The Mathematical Contest in Modeling and Interdisciplinary Contest in Modeling encourage the use of mathematics to solve real-world problems. In competition, groups of up to three students research and submit an optimal solution for one of two open-ended modeling problems. A total of 638 teams from Australia, Canada, China, Finland, Indonesia, Ireland, South Africa, the United Kingdom, and the United States participated this year.

Thomas Hill, associate professor mathematics, advised both Lafayette teams.

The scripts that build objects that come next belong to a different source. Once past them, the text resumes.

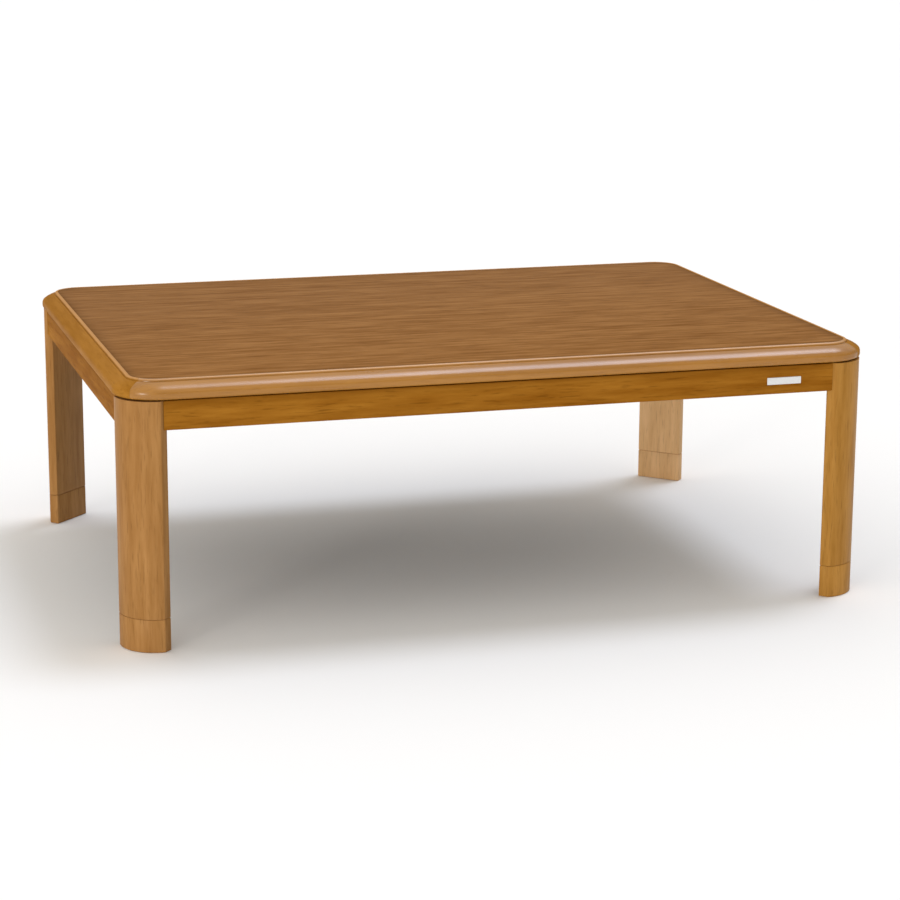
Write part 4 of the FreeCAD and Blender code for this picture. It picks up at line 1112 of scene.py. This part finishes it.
def glide_profile(radius, height):
    """A floor glide with an eased rim and a hollow under its middle."""
    return [(0, height), (radius, height), (radius, 0.5 * MM),
            (radius - 0.15 * MM, 0.15 * MM), (radius - 0.5 * MM, 0), (radius * 0.42, 0),
            (radius * 0.36, height * 0.35), (0, height * 0.35)]


class TABLE_OT_feet(Operator):
    """Four extension feet of the same section as the legs, each with its peg and its glide"""
    bl_idname = "table.feet"
    bl_label = "Extension feet"

    def execute(self, context):
        sizes = context.scene.table_sizes
        for corner, (sx, sy) in CORNERS.items():
            low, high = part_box("foot_" + corner)
            bm = bmesh.new()
            leg_prism(bm, low.z, high.z)
            bevel_level(bm, high.z, sizes.foot_bevel)
            bevel_level(bm, low.z, sizes.base_bevel)
            to_corner(bm, sx, sy)
            add_piece("foot_block_" + corner, bm, "foot_" + corner, leg_finish("foot", corner, 7))
            turned_piece("foot_peg_pin_" + corner, "foot_peg_" + corner, peg_profile)
            turned_piece("glide_disc_" + corner, "foot_glide_" + corner, glide_profile)
        return {"FINISHED"}


# Heater

class TABLE_OT_housing(Operator):
    """Pressed steel housing of the heater, with rounded corners and a flat flange"""
    bl_idname = "table.housing"
    bl_label = "Heater housing"

    def execute(self, context):
        heater = context.scene.table_heater
        sheet, edge = heater.sheet, heater.pan_edge
        low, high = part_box("heater_housing")
        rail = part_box("heater_rail_left")[0].z
        flange = high.x - low.x
        guard_low, guard_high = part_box("heater_guard")
        pan = guard_high.y - guard_low.y - heater.guard_margin

        def wall(out, z):
            """The pan's outline grown outward, as (size x, size y, radius, height)."""
            return pan + 2 * out, pan + 2 * out, heater.pan_corner + out, z

        outlines = [wall(-inset, high.z - drop) for drop, inset in quarter_round(edge, EDGE_STEPS)]
        outlines += [wall(out, rail + rise)
                     for out, rise in quarter_round(heater.pan_foot, EDGE_STEPS)]
        outlines += [(flange, flange, heater.flange_corner, z) for z in (rail, low.z)]
        outlines.append(wall(-sheet, low.z))
        outlines += [wall(-sheet - inset, high.z - sheet - drop)
                     for drop, inset in reversed(quarter_round(edge - sheet, EDGE_STEPS))]
        bm = bmesh.new()
        bridge_outlines(bm, outlines, SHEET_STEPS, True)
        add_piece("heater_pan", bm, "heater_housing")
        return {"FINISHED"}


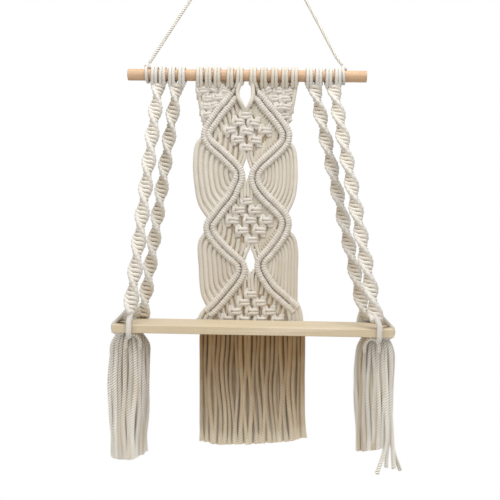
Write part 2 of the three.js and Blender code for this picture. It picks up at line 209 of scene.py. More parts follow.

# Each finish has three colours, the third the painted shade between the plies, how deep its plies lie,
# and how dark that painted shade makes the lines between them
cottonColumns = ("pale", "cream", "valleyShade", "ply", "lines")
cottonLooks = {
    "twisted_rope": ((252, 249, 242), (224, 216, 203), (138, 121, 97), 0.8, 1.0),
    "cotton_cord": ((211, 205, 194), (192, 183, 167), (166, 152, 130), 0.4, 0.6),
    "knotted_cord": ((208, 203, 195), (195, 187, 175), (174, 160, 139), 0.15, 0.3),
    "strap_cord": ((208, 205, 199), (198, 193, 184), (184, 171, 150), 0.3, 0.5),
    # the rungs' browner cream and valley are painted shade, where the rungs lie between the ridges
    "strap_rung_shaded": ((213, 208, 198), (187, 172, 149), (166, 148, 121), 0.3, 0.4),
    "shaded_cord": ((211, 205, 194), (183, 159, 126), (143, 119, 88), 0.4, 0.4),
    # the tassels' inner ropes are browner as painted shade inside the bundle
    "tassel_core_shaded": ((214, 202, 183), (190, 176, 152), (150, 132, 106), 0.5, 0.7),
    # the fringe's brown cream and valley are painted shadow of the board; fringe_shade is painted shade for
    # the layer behind
    "fringe_rope": ((238, 226, 203), (186, 152, 105), (112, 82, 48), 0.8, 0.9),
    "fringe_shade": ((211, 203, 189), (150, 117, 76), (120, 90, 56), 0.3, 0.5),
}


def makeCotton(name):
    # the map gives the turn round the cord and the run along it in centimetres; a ply's line is where
    # the cosine of its turn is nought, and the fibres' noise lies on the cord's own cylinder
    look = dict(zip(cottonColumns, cottonLooks[name]))
    recipe = Recipe(name)
    place = recipe.node("ShaderNodeUVMap", {"uv_map": "cordPlace"}, {})
    spin, run, _ = recipe.axes(place)
    tint = recipe.node("ShaderNodeAttribute", {"attribute_name": "tint"}, {}, 2)
    ply = ((spin - run * (10 / cotton["pitch"])) * (cotton["plies"] * np.pi)).cosine().size()
    turned = spin * (2 * np.pi)
    cylinder = {0: turned.cosine(), 1: turned.sine(), 2: run * 3 + tint * 9}
    onCord = recipe.stretched(recipe.node("ShaderNodeCombineXYZ", {}, cylinder), cotton["fibreStretch"])
    fibres = recipe.noise(onCord, cotton["fibreScale"], 3.0, cotton["fibreRough"]) - 0.5
    blotches = recipe.noise(recipe.place(), cotton["blotchScale"], 2.0) - 0.5
    tones = fibres * cotton["fibreTone"] + blotches * cotton["blotchTone"]
    # the tint brings each cord's own tone, and painted shade on the back layers, the strap rungs and the
    # fringe
    tones = (tones + tint * cotton["cordTone"] + cotton["middleTone"]).kept()
    outer = recipe.colour(look["cream"], look["pale"], tones)
    # the valley colour is painted shade, laid where the plies meet
    shade = recipe.colour(look["valleyShade"], outer, (ply * 1.5 + (1 - look["lines"])).kept())
    height = ply * look["ply"] + fibres * (cotton["fibreDepth"] / cotton["plyDepth"])
    return recipe.finish(
        {
            "Base Color": shade,
            "Roughness": cotton["roughness"],
            "Specular IOR Level": cotton["shine"],
            "Sheen Weight": cotton["sheen"],
            "Sheen Roughness": cotton["sheenRoughness"],
            "Normal": recipe.bump(height, cotton["plyDepth"]),
        }
    )


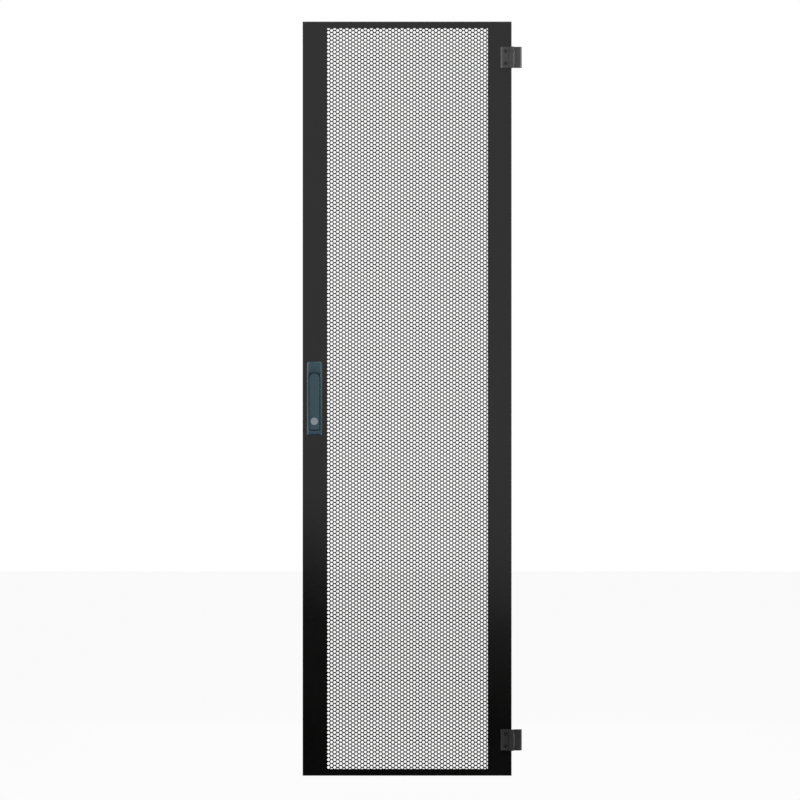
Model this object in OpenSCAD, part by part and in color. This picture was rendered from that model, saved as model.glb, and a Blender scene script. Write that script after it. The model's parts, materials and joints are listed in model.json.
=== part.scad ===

The fifth annual Interdisciplinary Contest in Modeling is designed to develop and advance interdisciplinary problem-solving skills as well as competence in written communication. For this competition, Nathan Tregger ’03 (Niantic, Conn.), who graduated cum laude last month with honors in civil engineering and a second degree in mathematics, worked with computer science and mathematics double majors Prince Chidyagwai ’05 (Marondera, Zimbabwe) and Robert McEwen ’05 (Morgantown, Pa.). They tackled a problem that required the use of performance and reliability data on baggage screening systems to determine how many screening devices airports would need to meet new Transportation Security Administration requirements and airline schedules.

Electrical and computer engineering and mathematics-economics major Farhan Ahmed ’05 (Utter Pradesh, India) and electrical and computer engineering and mathematics major Usman Khan ’05 (Karachi, Pakistan) teamed up with computer science major Mayank Lahiri ’05 (Muscat, Oman) for the 19th annual Mathematical Contest in Modeling. They solved the fictitious plight of a stunt coordinator who needed to determine how many stacked boxes would provide a safe landing for a motorcycle rider hurdling an elephant.

Last year, Tregger and McEwen were key members of a team that earned honorable mention at the Interdisciplinary Contest in Modeling for work on the ecology and survival prospects of the Florida scrub lizard.